For the work of God through Christ, in the salvation of men from the guilt and power of sin, various terms have been used. Different aspects of the work have been described by different names. Redemption, regeneration, justification, reconciliation and election or predestination—these are the familiar words. This is the order in which the conceptions stand, if we take them as they occur in consciousness. Election then means nothing more than the ultimate reference to God of the mystery of an experience in which the believer already rejoices. On the other hand, in the dogma the order is reversed. Election must come first, since it is the decree of God upon which all depends. Redemption and reconciliation have, in Christian doctrine, been traditionally regarded as completed transactions, waiting indeed to be applied to the individual or appropriated by him through faith, but of themselves without relation to faith. Reconciliation was long thought of as that of an angry God to man. Especially was this last the characteristic view of the West, where juristic notions prevailed. Origen talked of a right of the devil over the soul of man until bought off by the sacrifice of Christ. This is pure paganism, of course. The doctrine of Anselm marks a great advance. It runs somewhat thus: The divine honour is offended in the sin of man. Satisfaction corresponding to the greatness of the guilt must be rendered. Man is under obligation to render this satisfaction; yet he is unable so to do. A sin against God is an infinite offence. It demands an infinite satisfaction. Man can render no satisfaction which is not finite. The way out of this dilemma is the incarnation of the divine Logos. For the god-man, as man, is entitled to bring this satisfaction for men. On the other hand, as God he is able so to do. In his death this satisfaction is embodied. He gave his life freely. God having received satisfaction through him demands nothing more from us.
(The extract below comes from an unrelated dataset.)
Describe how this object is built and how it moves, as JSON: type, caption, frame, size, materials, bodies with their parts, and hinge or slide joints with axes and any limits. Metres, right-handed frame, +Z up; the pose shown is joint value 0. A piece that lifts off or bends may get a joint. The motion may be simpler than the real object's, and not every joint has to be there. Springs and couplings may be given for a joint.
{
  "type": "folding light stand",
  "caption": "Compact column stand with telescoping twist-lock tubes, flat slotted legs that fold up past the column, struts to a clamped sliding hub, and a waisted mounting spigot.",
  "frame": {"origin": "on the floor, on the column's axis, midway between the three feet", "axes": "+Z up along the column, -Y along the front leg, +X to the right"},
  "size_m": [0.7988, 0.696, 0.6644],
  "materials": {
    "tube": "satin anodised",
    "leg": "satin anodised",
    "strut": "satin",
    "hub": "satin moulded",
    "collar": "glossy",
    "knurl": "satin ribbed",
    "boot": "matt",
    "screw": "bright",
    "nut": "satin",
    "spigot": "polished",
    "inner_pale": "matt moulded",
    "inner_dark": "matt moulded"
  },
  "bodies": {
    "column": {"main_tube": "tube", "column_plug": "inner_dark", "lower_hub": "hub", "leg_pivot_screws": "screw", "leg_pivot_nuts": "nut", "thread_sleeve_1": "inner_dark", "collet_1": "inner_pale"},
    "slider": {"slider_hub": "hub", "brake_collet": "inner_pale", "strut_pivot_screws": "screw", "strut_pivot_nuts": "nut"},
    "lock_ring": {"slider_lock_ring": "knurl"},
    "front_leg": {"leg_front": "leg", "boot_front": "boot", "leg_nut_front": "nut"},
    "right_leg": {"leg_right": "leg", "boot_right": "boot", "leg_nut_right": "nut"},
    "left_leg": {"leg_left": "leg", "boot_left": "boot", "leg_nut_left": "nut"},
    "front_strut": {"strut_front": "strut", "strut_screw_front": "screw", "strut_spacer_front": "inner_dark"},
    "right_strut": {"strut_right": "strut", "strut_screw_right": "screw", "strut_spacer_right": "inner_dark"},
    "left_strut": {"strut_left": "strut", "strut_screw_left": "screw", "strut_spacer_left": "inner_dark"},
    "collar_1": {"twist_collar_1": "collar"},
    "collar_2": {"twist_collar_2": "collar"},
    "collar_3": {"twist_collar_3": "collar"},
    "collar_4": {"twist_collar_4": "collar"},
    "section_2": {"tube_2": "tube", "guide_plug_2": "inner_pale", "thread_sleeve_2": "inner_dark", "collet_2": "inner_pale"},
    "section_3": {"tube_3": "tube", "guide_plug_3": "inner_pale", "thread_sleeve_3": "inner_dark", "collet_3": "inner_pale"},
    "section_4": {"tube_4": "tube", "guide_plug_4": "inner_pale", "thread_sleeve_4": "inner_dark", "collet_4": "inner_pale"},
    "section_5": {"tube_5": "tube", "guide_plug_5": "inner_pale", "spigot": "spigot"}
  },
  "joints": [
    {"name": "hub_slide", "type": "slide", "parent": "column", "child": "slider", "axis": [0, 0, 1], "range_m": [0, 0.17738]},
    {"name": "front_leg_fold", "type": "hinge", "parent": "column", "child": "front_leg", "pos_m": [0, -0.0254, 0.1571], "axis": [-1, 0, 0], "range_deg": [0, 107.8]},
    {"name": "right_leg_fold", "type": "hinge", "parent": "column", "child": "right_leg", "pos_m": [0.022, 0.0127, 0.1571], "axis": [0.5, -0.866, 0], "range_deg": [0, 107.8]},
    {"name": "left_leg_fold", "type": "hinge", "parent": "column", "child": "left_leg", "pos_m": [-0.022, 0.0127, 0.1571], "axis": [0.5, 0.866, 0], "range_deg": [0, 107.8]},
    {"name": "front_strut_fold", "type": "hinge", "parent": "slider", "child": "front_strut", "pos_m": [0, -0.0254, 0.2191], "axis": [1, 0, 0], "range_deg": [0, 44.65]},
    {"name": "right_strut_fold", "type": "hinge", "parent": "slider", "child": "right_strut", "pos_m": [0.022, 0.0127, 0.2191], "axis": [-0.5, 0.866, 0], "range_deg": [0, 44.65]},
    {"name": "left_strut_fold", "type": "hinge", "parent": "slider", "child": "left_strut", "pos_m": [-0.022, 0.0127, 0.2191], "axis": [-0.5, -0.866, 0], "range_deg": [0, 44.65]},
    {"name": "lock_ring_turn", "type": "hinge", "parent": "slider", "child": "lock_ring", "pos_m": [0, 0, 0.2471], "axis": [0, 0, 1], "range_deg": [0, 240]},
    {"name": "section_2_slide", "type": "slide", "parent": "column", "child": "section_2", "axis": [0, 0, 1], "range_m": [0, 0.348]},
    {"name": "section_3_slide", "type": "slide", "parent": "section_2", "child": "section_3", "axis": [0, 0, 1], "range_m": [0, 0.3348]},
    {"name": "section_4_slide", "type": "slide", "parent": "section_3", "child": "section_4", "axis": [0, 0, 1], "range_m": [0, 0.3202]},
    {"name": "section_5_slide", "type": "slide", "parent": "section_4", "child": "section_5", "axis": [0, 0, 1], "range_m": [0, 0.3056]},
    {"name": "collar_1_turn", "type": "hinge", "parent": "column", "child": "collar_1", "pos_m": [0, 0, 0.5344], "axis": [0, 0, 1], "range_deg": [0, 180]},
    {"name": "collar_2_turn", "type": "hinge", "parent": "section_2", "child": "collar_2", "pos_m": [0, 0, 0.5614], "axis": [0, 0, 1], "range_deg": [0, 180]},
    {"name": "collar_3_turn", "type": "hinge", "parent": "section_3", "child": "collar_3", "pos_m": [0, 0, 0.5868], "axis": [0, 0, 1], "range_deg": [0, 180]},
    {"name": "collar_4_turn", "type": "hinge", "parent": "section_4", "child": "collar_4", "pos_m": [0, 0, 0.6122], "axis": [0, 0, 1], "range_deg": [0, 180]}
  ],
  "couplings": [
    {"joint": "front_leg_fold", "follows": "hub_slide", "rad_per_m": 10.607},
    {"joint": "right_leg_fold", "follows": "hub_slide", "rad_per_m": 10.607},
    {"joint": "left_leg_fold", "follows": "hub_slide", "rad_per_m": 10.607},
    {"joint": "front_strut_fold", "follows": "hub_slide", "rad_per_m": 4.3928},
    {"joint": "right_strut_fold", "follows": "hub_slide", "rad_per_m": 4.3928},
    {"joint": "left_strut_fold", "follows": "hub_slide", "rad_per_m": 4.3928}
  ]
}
Abelard had, almost at the same time with Anselm, interpreted the death of Christ in far different fashion. It was a revelation of the love of God which wins men to love in turn. This notion of Abelard was far too subtle. The crass objective dogma of Anselm prevailed. The death of Christ was a sacrifice. The purpose was the propitiation of an angry God. The effect was that, on the side of God, a hindrance to man's salvation was removed. The doctrine accurately reflects the feudal ideas of the time which produced it. In Grotius was done away the notion of private right, which lies at the basis of the theory of Anselm. That of public duty took its place. A sovereign need not stand upon his offended honour, as in Anselm's thought. Still, he cannot, like a private citizen, freely forgive. He must maintain the dignity of his office, in order not to demoralise the world. The sufferings of Christ did not effect a necessary private satisfaction. They were an example which satisfied the moral order of the world. Apart from this change, the conception remains the same.
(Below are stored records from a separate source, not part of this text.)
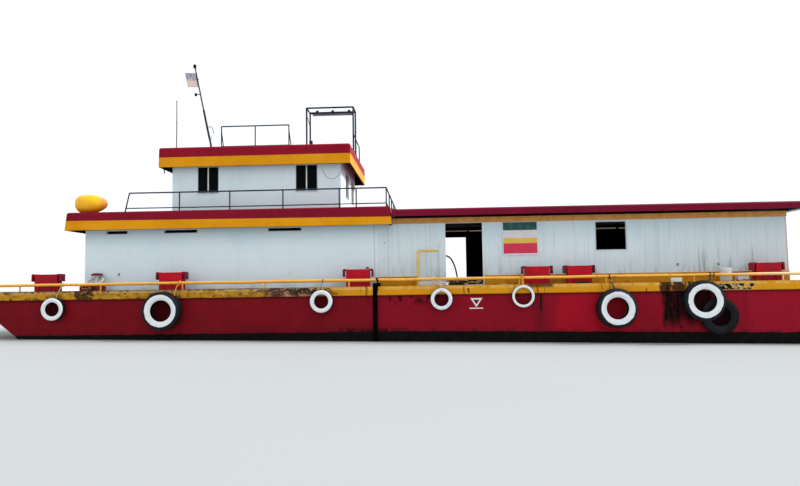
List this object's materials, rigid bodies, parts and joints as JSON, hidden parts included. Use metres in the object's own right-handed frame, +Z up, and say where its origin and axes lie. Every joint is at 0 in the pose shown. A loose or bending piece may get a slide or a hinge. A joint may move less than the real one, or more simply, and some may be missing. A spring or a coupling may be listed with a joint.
{
  "type": "river barge",
  "caption": "Flat-bottomed river barge in two coupled hull blocks, with a plate deckhouse, a cargo shed, a raised wheelhouse, tyre fenders and stern gear.",
  "frame": {"origin": "under the middle of the flat bottom, at the bottom centre of the whole vessel's box", "axes": "+X forward to the bow, +Y to port, +Z up"},
  "size_m": [29.52, 8.2812, 10.9266],
  "materials": {
    "hull_paint": "weathered maroon paint over steel plate, black below the boot-top line",
    "belt_paint": "chipped ochre yellow paint",
    "wall_paint": "pale blue-grey paint, dirty under the eaves",
    "roof_paint": "dark red paint over a yellow lower band",
    "bollard_paint": "worn bright red paint",
    "dark_steel": "dark weathered paint",
    "tyre_rubber": "old black rubber with a white painted ring",
    "hose_rubber": "matt black rubber",
    "bronze": "dull bronze casting",
    "sign_paint": "flat sheet with coloured bands",
    "white_plastic": "matt white shell",
    "yellow_plastic": "faded yellow shell",
    "flag_cloth": "faded thin cloth"
  },
  "bodies": {
    "barge": {"hull_aft": "hull_paint", "hull_fore": "hull_paint", "hull_spacer": "dark_steel", "belt_aft": "belt_paint", "belt_fore": "belt_paint", "deck_rail_starboard": "belt_paint", "deck_rail_port": "belt_paint", "house_wall_starboard": "wall_paint", "house_wall_port": "wall_paint", "house_wall_aft": "wall_paint", "house_bulkhead": "wall_paint", "shed_wall_starboard": "wall_paint", "shed_wall_port": "wall_paint", "shed_wall_fore": "wall_paint", "house_roof": "roof_paint", "shed_roof": "roof_paint", "wheelhouse_wall_starboard": "wall_paint", "wheelhouse_wall_port": "wall_paint", "wheelhouse_wall_fore": "wall_paint", "wheelhouse_wall_aft": "wall_paint", "wheelhouse_roof": "roof_paint", "roof_rail_starboard": "dark_steel", "roof_rail_port": "dark_steel", "roof_rail_fore": "dark_steel", "wheelhouse_rail_starboard": "dark_steel", "wheelhouse_rail_port": "dark_steel", "lamp_frame": "dark_steel", "mast": "dark_steel", "aerial": "dark_steel", "flag": "flag_cloth", "float": "yellow_plastic", "roof_ladder": "belt_paint", "bollards_starboard": "bollard_paint", "bollards_port": "bollard_paint", "tyre_1_starboard": "tyre_rubber", "tyre_2_starboard": "tyre_rubber", "tyre_3_starboard": "tyre_rubber", "tyre_4_starboard": "tyre_rubber", "tyre_5_starboard": "tyre_rubber", "tyre_6_starboard": "tyre_rubber", "tyre_7_starboard": "tyre_rubber", "tyre_8_starboard": "tyre_rubber", "tyre_2_port": "tyre_rubber", "tyre_6_port": "tyre_rubber", "tyre_7_port": "tyre_rubber", "tyre_8_port": "tyre_rubber", "sign": "sign_paint", "gangway_hoop": "belt_paint", "vent": "bollard_paint", "life_ring": "white_plastic", "hose": "hose_rubber", "cable": "hose_rubber"},
    "house_door": {"house_door": "wall_paint"},
    "wheelhouse_door": {"wheelhouse_door": "wall_paint"},
    "propeller_starboard": {"propeller_starboard": "bronze"},
    "propeller_port": {"propeller_port": "bronze"},
    "rudder_starboard": {"rudder_starboard": "dark_steel"},
    "rudder_port": {"rudder_port": "dark_steel"}
  },
  "joints": [
    {"name": "house_door_hinge", "type": "hinge", "parent": "barge", "child": "house_door", "pos_m": [-11.556, 2.08, 3.64], "axis": [0, 0, -1], "range_deg": [0, 120]},
    {"name": "wheelhouse_door_hinge", "type": "hinge", "parent": "barge", "child": "wheelhouse_door", "pos_m": [-8.876, 0.43, 6.03], "axis": [0, 0, -1], "range_deg": [0, 120]},
    {"name": "propeller_starboard_spin", "type": "hinge", "parent": "barge", "child": "propeller_starboard", "pos_m": [-13.25, -1.5, 0.56], "axis": [1, 0, 0], "continuous": true},
    {"name": "propeller_port_spin", "type": "hinge", "parent": "barge", "child": "propeller_port", "pos_m": [-13.25, 1.5, 0.56], "axis": [-1, 0, 0], "continuous": true},
    {"name": "rudder_starboard_turn", "type": "hinge", "parent": "barge", "child": "rudder_starboard", "pos_m": [-13.82, -1.5, 1], "axis": [0, 0, 1], "range_deg": [-35, 35]},
    {"name": "rudder_port_turn", "type": "hinge", "parent": "barge", "child": "rudder_port", "pos_m": [-13.82, 1.5, 1], "axis": [0, 0, 1], "range_deg": [-35, 35]}
  ],
  "couplings": [
    {"joint": "rudder_port_turn", "follows": "rudder_starboard_turn", "ratio": 1}
  ]
}
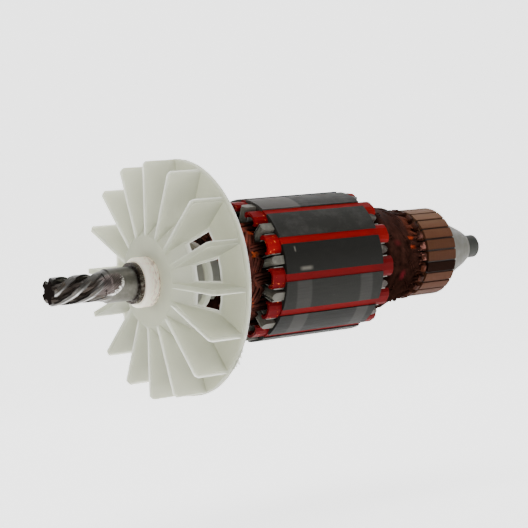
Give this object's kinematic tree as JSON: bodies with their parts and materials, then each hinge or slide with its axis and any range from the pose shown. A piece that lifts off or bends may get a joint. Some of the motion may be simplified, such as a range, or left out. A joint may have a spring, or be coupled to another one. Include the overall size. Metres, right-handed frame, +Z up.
{
  "type": "motor armature",
  "caption": "Motor armature: shaft with a helical pinion, bladed cooling fan, wound slotted core with red slot wedges, copper commutator and a bearing seat at each end",
  "frame": {"origin": "centre of the drive end bearing seat, on the shaft axis", "axes": "+X along the shaft from the pinion to the commutator, +Z up, +Y completes a right-handed frame; the shaft axis is horizontal"},
  "size_m": [0.1298, 0.0562, 0.0562],
  "materials": {
    "shaft_steel": "ground and milled steel, brown film in the tooth gaps",
    "white_sleeve": "moulded, faint pinkish white with brown marks",
    "fan_nylon": "natural nylon, slightly translucent",
    "core_steel": "ground laminations, dark with light bands and scratches",
    "liner_paper": "slot paper",
    "grey_insulation": "grey-white insulation, dulled",
    "wedge_red": "bright red strip, slight gloss",
    "coil_enamel": "dark maroon enamelled wire under varnish",
    "lead_copper": "enamelled copper wire ends",
    "bar_copper": "worn tan copper with brush marks",
    "hub_moulding": "dark moulding compound",
    "cone_plastic": "dull white moulding"
  },
  "bodies": {
    "root": {"shaft": "shaft_steel", "front_shaft_sleeve": "white_sleeve", "rear_shaft_sleeve": "grey_insulation", "cooling_fan": "fan_nylon", "lamination_core": "core_steel", "slot_liners": "liner_paper", "front_end_insulator": "grey_insulation", "rear_end_insulator": "grey_insulation", "commutator_hub": "hub_moulding", "coil_leads": "lead_copper", "rear_insulating_cone": "cone_plastic", "slot_wedge_01": "wedge_red", "slot_wedge_02": "wedge_red", "slot_wedge_03": "wedge_red", "slot_wedge_04": "wedge_red", "slot_wedge_05": "wedge_red", "slot_wedge_06": "wedge_red", "slot_wedge_07": "wedge_red", "slot_wedge_08": "wedge_red", "slot_wedge_09": "wedge_red", "slot_wedge_10": "wedge_red", "slot_wedge_11": "wedge_red", "slot_wedge_12": "wedge_red", "coil_01": "coil_enamel", "coil_02": "coil_enamel", "coil_03": "coil_enamel", "coil_04": "coil_enamel", "coil_05": "coil_enamel", "coil_06": "coil_enamel", "coil_07": "coil_enamel", "coil_08": "coil_enamel", "coil_09": "coil_enamel", "coil_10": "coil_enamel", "coil_11": "coil_enamel", "coil_12": "coil_enamel", "commutator_bar_01": "bar_copper", "commutator_bar_02": "bar_copper", "commutator_bar_03": "bar_copper", "commutator_bar_04": "bar_copper", "commutator_bar_05": "bar_copper", "commutator_bar_06": "bar_copper", "commutator_bar_07": "bar_copper", "commutator_bar_08": "bar_copper", "commutator_bar_09": "bar_copper", "commutator_bar_10": "bar_copper", "commutator_bar_11": "bar_copper", "commutator_bar_12": "bar_copper", "commutator_bar_13": "bar_copper", "commutator_bar_14": "bar_copper", "commutator_bar_15": "bar_copper", "commutator_bar_16": "bar_copper", "commutator_bar_17": "bar_copper", "commutator_bar_18": "bar_copper", "commutator_bar_19": "bar_copper", "commutator_bar_20": "bar_copper", "commutator_bar_21": "bar_copper", "commutator_bar_22": "bar_copper", "commutator_bar_23": "bar_copper", "commutator_bar_24": "bar_copper"}
  },
  "joints": []
}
As Kaftan argues, we can escape the dreadful externality and artificiality of this scheme, only as redemption and regeneration are brought back to their primary place in consciousness. These are the initial experiences in which we become aware of God's work through Christ in us and for us. The reconciliation is of us. The redemption is from our sins. The regeneration is to a new moral life. Through the influence of Jesus, reconciled on our part to God and believing in His unchanging love to us, we are translated into God's kingdom and live for the eternal in our present existence. Redemption is indeed the work of God through Christ, but it has intelligible parallel in the awakening of the life of the mind, or again of the spirit of self-sacrifice, through the personal influence of the wise and good. Salvation begins in such an awakening through the personal influence of the wisest and best. It is transformation of our personality through the personality of Jesus, by the personal God of truth, of goodness and of love. All that which God through Jesus has done for us is futile, save as we make the actualisation of our deliverance from sin our continuous and unceasing task. When this connexion of thought is broken through, we transfer the whole matter of salvation from the inner to the outer world and make of it a transaction independent of the moral life of man.
Justification and reconciliation also are primarily acts and gifts of God. Justification is a forensic act. The sense is not that in justification we are made just. We are, so to say, temporarily thus regarded, not that leniency may become the occasion of a new offence, but that in grateful love we may make it the starting point of a new life. We must justify our justification. It is easy to see the objections to such a course on the part of a civil judge. He must consider the rights of others. It was this which brought Grotius and the rest, with the New England theologians down to Park, to feel that forgiveness could not be quite free. If we acknowledge that this symbolism of God as judge or sovereign is all symbolism, mere figure of speech, not fact at all, then that objection—and much else—falls away. If we assert that another figure of speech, that of God as Father, more perfectly suggests the relation of God and man, then forgiveness may be free. Then justification and forgiveness are only two words for one and the same idea. Then the nightmare of a God who would forgive and cannot, of a God who will forgive but may not justify until something further happens, is all done away. Then the relation of the death of Jesus to the forgiveness of our sins cannot be other than the relation of his life to that forgiveness. Both the one and the other are a revelation of the forgiving love of God. We may say that in his death the whole meaning of his life was gathered. We may say that his death was the consummation of his life, that without it his life would not have been what it is. This is, however, very far from being the ordinary statement of the relation of Jesus' death, either to his own life or to the forgiveness of our sins.